RR: The other thing that's noticable is that there are no special effects at all on the DuMont run of the show.

FT: Ahh, well, we didn't have George Gould. He was the guiding genius of our special effects, and he left us with the end of the ABC run. He was bought away by CBS to do Rod Brown Of The Rocket Rangers which did not succeed. George was the man who used the matting amplifier so brilliantly, to superimpose live action on one set onto live action onto another, onto miniatures, onto artwork, anything. Superimposition had been done before but the foreground was transparent. George created an automatic travelling matte, a black void, into which the foreground action fit perfectly, so that there was no transparency. I remember a shot with us out on the hull of the Polaris, and my God, the Polaris looked as big as the aircraft carrier Lexington, and of course it was a tiny wooden model. We were in our space suits crawling around on a black set... it was very effective!

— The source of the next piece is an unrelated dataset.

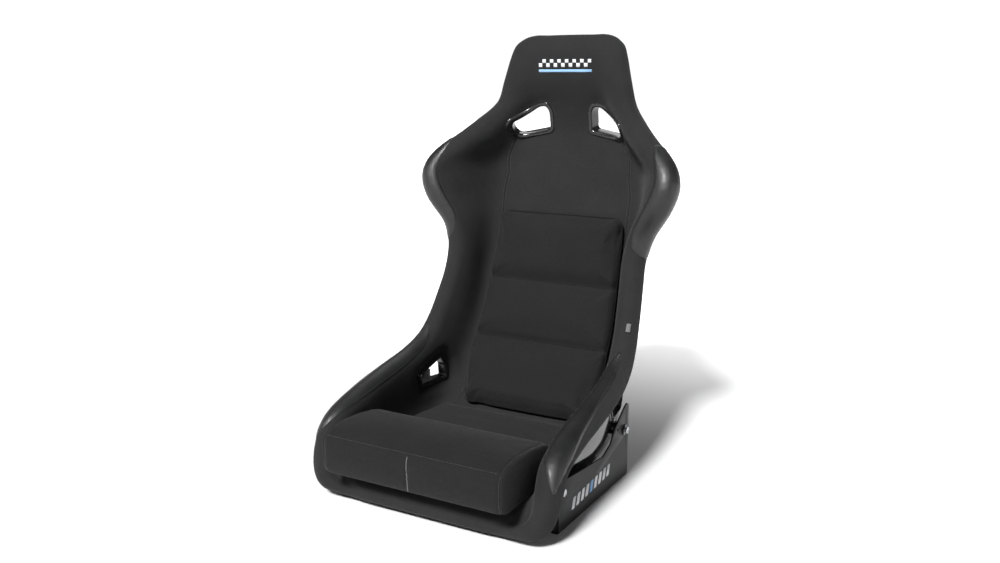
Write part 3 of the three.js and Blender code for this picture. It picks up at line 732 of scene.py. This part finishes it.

RR: To change the subject, you told me also that there was never the level of horsing around on Tom Corbett that Charles Polacheck mentioned on Captain Video.

FT: I think we were constrained by the fact that a major sponsor, Kelloggs, was spending a lot of money on the show. We didn't want to do anything on the air that would jeopardize the quality of what we were doing. Now, on our radio show, there was a lot more kidding around and pranks and trying to break people up, because the audience couldn't see what was happening. But on TV, I think the worst thing that ever happened was the time Woodrow Parfrey, playing a space pirate whom Tom had just blasted down, got up from the floor and walked off the set just as the camera was moving in for a closeup of him, and that was unintentional, not a prank.

Kelloggs, by the way, had a history of supporting space adventure that went back to the 1930s and the radio version of Buck Rogers. Later, Rockhill produced a radio version of the comic strip MARK TRAIL for them. We didn't want to jeopardize a good thing! I think the public always deserves the best you can give them.